How often should managers run the productivity report cycle?
Weekly for the 5-section format, monthly for the 7-section format, and quarterly for a roll-up that connects the monthly trend to the next-quarter capacity plan. The weekly format runs every Monday morning against the prior week's data and feeds Monday's 1:1s. The monthly format runs on the first business day of the month and feeds the monthly business review. The quarterly roll-up is built from three monthly reports — no fresh signal capture is required, the data has already been collected. The cadence keeps manager overhead to roughly one hour per week per team across all three formats combined.
Can productivity reports replace performance reviews?
No, and they should not be designed to.
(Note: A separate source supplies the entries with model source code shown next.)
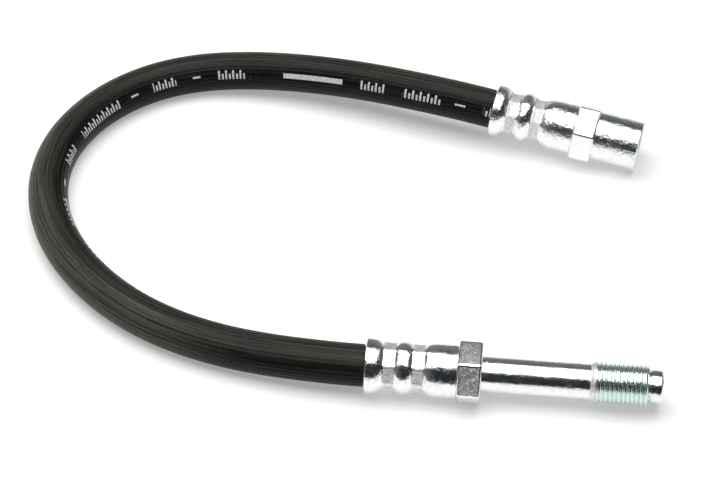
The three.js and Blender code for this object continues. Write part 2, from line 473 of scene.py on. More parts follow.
# Inside the shell: the pocket's floor, the nipple and the fluid passage
POCKET_FLOOR = 20.0
NIPPLE_RADIUS = 2.0
NIPPLE_TIP = 2.0
PASSAGE_RADIUS = 1.2

# Each fitting's crimps: the middle of its two rings of jaws, the angle of one ridge between
# two jaws from the front over the top, and the radius to a pressed flat and to a ridge
FEMALE_CRIMPS = (5.12, 11.85, math.radians(76.0), 5.2, 5.6)
MALE_CRIMPS = (5.72, 12.75, math.radians(47.0), 5.6, 6.02)

# How far the edges of a crimp are eased, along in millimetres and around in radians
EASE_ALONG = (-0.52, -0.26, 0.0, 0.26, 0.52)
EASE_AROUND = (-0.06, 0.0, 0.06)
EASE_REACH = 0.6

# The hexagon in millimetres: the rounding of its long edges, the radius where its corners are
# turned off, how steeply and how deep, and how far the turned blank stands past its faces
HEX_EDGE = 0.58
HEX_TURNED = 7.32
HEX_FALL = 0.55
HEX_TURN_DEPTH = 0.45
HEX_PAST = 0.5
HEX_HUB = 3.0

# Steps around a fitting and around a turned blank
FITTING_STEPS = 240
BLANK_STEPS = 96

# A thread's profile: the share of a pitch that it fills, how far it is sunk in millimetres,
# the number of points over it and how pointed its crest is
THREAD_SHARE = 0.96
THREAD_SINK = 0.25
THREAD_POINTS = 12
CREST_ROUNDING = 0.6

# Turn of each hexagon about its fitting, from a flat that faces front
FEMALE_ROLL = math.radians(5.0)
MALE_ROLL = math.radians(30.0)

# The socket in millimetres: its start and end, the chamfer outside, the mouth's radius and
# depth, the threaded bore and the cone below
SOCKET_START = 28.4
SOCKET_END = 39.9
SOCKET_CHAMFER = 0.3
MOUTH_RADIUS = 5.0
MOUTH_DEPTH = 0.55
SOCKET_BORE = 4.28
SOCKET_FLOOR = 27.6
CONE_FLOOR = 25.0

# The stem in millimetres: its hidden start, its end, and the shoulder up to the thread as
# (along, drop from the crest)
STEM_START = 27.6
STEM_END = 54.3
SHOULDER = ((54.9, 0.2), (55.3, 0.1))

# The male thread in millimetres: its depth, its first and last root, and where the blank that
# trims its turns starts, starts to taper and is hidden below the roots
THREAD_DEPTH = 0.38
ROOT_SPAN = (55.8, 67.9)
BLANK_START = 55.1
BLANK_TAPER = 67.85
BLANK_SINK = 0.4

# The groove after the thread, the nose and the passage's mouth, in millimetres
GROOVE_SPAN = (68.25, 68.5)
GROOVE_RADIUS = 3.75
NOSE_SPAN = (68.65, 71.1)
NOSE_RADIUS = 4.1
NOSE_END = 71.6
NOSE_TIP_RADIUS = 3.6
MOUTH_OF_PASSAGE = 1.6
PASSAGE_END = 71.2

# Where the male fitting's plate is dull at the stem's end, and where it is threaded
DULL_SHOULDER = (54.2, 55.4)
THREADED_SPAN = (55.5, 68.2)


def shell_outside(along):
    """Outer radius of the shell before it is crimped, in millimetres."""
    for (start, first), (end, last) in zip(SHELL_OUTSIDE, SHELL_OUTSIDE[1:]):
        if along <= end:
            share = max(0.0, (along - start) / (end - start))
            return first + (last - first) * share
    return SHELL_OUTSIDE[-1][1]


def bulge_fall(share, fullness):
    """How far a bulge has fallen, from 0 on its top to 1 at the edge of the jaws."""
    share = min(1.0, max(0.0, share)) * fullness
    return (1.0 - math.sqrt(1.0 - share * share)) / (1.0 - math.sqrt(1.0 - fullness ** 2))


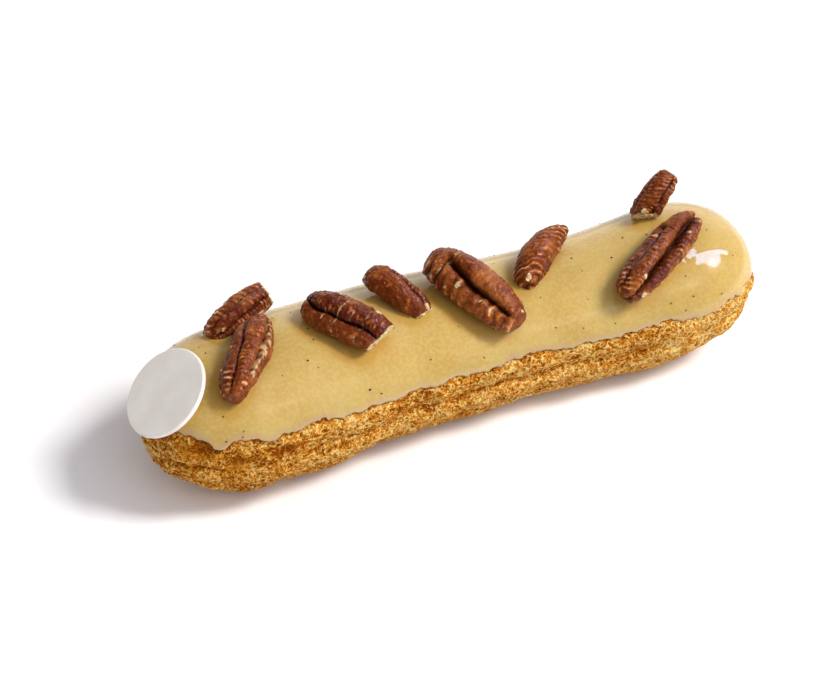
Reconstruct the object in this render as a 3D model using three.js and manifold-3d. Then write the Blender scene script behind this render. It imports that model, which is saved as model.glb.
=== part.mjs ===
// A glazed eclair: a piped choux body, a poured vanilla icing over its top, eight pecan pieces
// and a thin round of white chocolate leaning on its left end.
// Millimetres. +X runs along the eclair to its slimmer end, +Y to its far side, +Z up.
// The origin is the middle of the flat underside that it rests on.

import * as THREE from 'three';
import { mergeVertices } from 'three/addons/utils/BufferGeometryUtils.js';
import Module from 'manifold-3d';

// ---- Driving dimensions ---------------------------------------------------------------------

const LENGTH = 148;
const END_HALF_WIDTH = 19; // before the slow taper and the slim middle
const TAPER_PER_MM = 0.004; // the half width lost for each mm towards +X
const WAIST = { depth: 1.6, at: 19, reach: 38 }; // the slimmer stretch past the middle
const RIGHT_BULGE = { depth: 1.1, at: 66, reach: 17 }; // the right end swells a little again
const BEND = { rise: 2.2, rest: -0.2, at: -3, reach: 31 }; // the axis bows to the far side
const HEIGHT_TO_WIDTH = 0.82;
const ROUNDNESS = 2.35; // 2 is an ellipse, more is a squarer section
const LEFT_CAP = { length: 24.3, power: 2.17, tipRise: 0.17 };
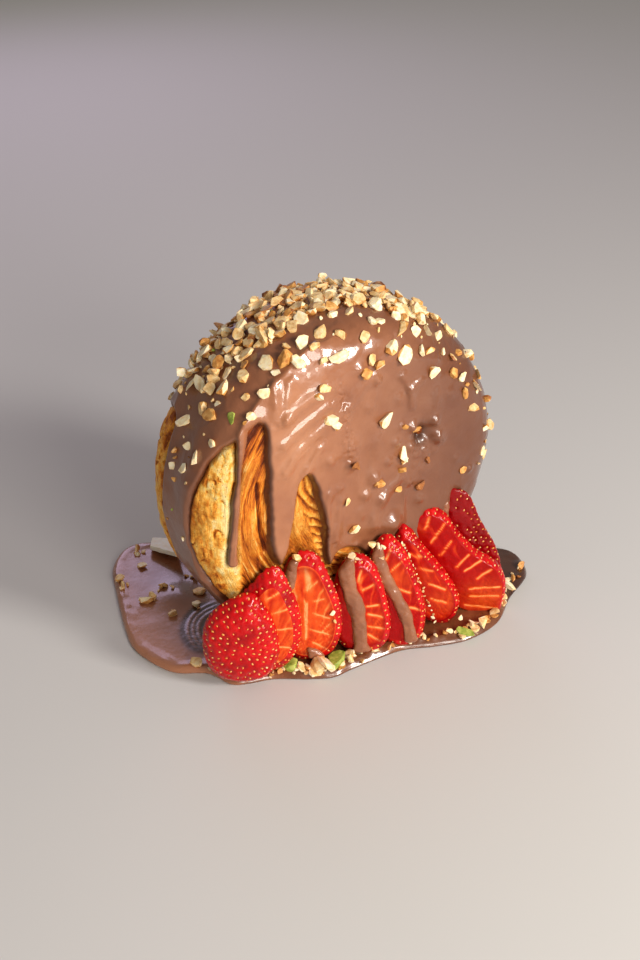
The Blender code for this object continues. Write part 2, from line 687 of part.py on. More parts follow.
def main():
    for old in list(bpy.data.objects):
        bpy.data.objects.remove(old, do_unlink=True)
    roll = croissant()
    slices = []
    for name, sizes in SLICES.items():
        piece = strawberry_slice(name, **sizes)
        clear_of_roll(piece, SLICE_ROOM)
        slices.append(piece)
    flake = white_flake()
    coat = chocolate_coat(roll, tree_of(slices))
    pool = sauce_pool(tree_of([roll, coat, flake, *slices]))
    parts = [roll, coat, pool, flake, *slices]
    centre_all(parts)
    for part in parts:
        print(part.name, len(part.data.polygons), "faces")


main()
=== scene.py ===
# %% [markdown]
# # A croissant roll dipped in milk chocolate
# The real one is a strip of laminated dough, coiled up and baked inside a ring. It comes out as a thick
# disc with round shoulders. Here it stands on its rim, half dipped in milk chocolate, with chopped
# hazelnuts on top and eight strawberry slices leaning on its front.
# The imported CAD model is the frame. Each piece below is made around it, in the same place and size.

# %% Load the frame
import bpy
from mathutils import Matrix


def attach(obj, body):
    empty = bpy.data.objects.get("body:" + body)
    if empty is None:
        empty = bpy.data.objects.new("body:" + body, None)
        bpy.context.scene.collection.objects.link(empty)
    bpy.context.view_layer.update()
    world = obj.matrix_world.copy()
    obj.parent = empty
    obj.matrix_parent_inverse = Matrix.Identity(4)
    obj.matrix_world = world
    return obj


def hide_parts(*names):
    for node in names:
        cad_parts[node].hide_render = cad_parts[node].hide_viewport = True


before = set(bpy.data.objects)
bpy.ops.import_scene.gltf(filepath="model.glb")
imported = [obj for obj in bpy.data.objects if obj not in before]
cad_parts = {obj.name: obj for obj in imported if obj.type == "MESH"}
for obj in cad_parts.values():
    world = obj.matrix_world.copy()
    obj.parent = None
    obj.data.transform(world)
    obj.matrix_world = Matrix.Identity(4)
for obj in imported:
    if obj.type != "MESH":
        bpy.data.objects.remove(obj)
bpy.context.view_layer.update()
print("CAD nodes:", ", ".join(sorted(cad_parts)))

# %% [markdown]
# Everything is worked out in millimetres from the foot of the roll, because cakes are measured that way.
# Blender works in metres, so the numbers are scaled once, when a mesh is made.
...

Productivity reports are a coaching tool surfaced through the manager — they answer "what did the team ship, what was in their way, what is the manager doing about it." Performance reviews are a compensation, promotion, and role-fit decision that needs structured peer input, manager judgement, and the employee's own contributions and goals. The report feeds context into the review (the trend, the outcomes shipped, the obstacles handled) but does not substitute for it. Treating a productivity score as a performance verdict is one of the four anti-patterns the template explicitly drops, and under EU AI Act Annex III an automated employment decision sourced from a productivity inference triggers high-risk obligations including human oversight. Verify with counsel before automating any review consequence on the report's output.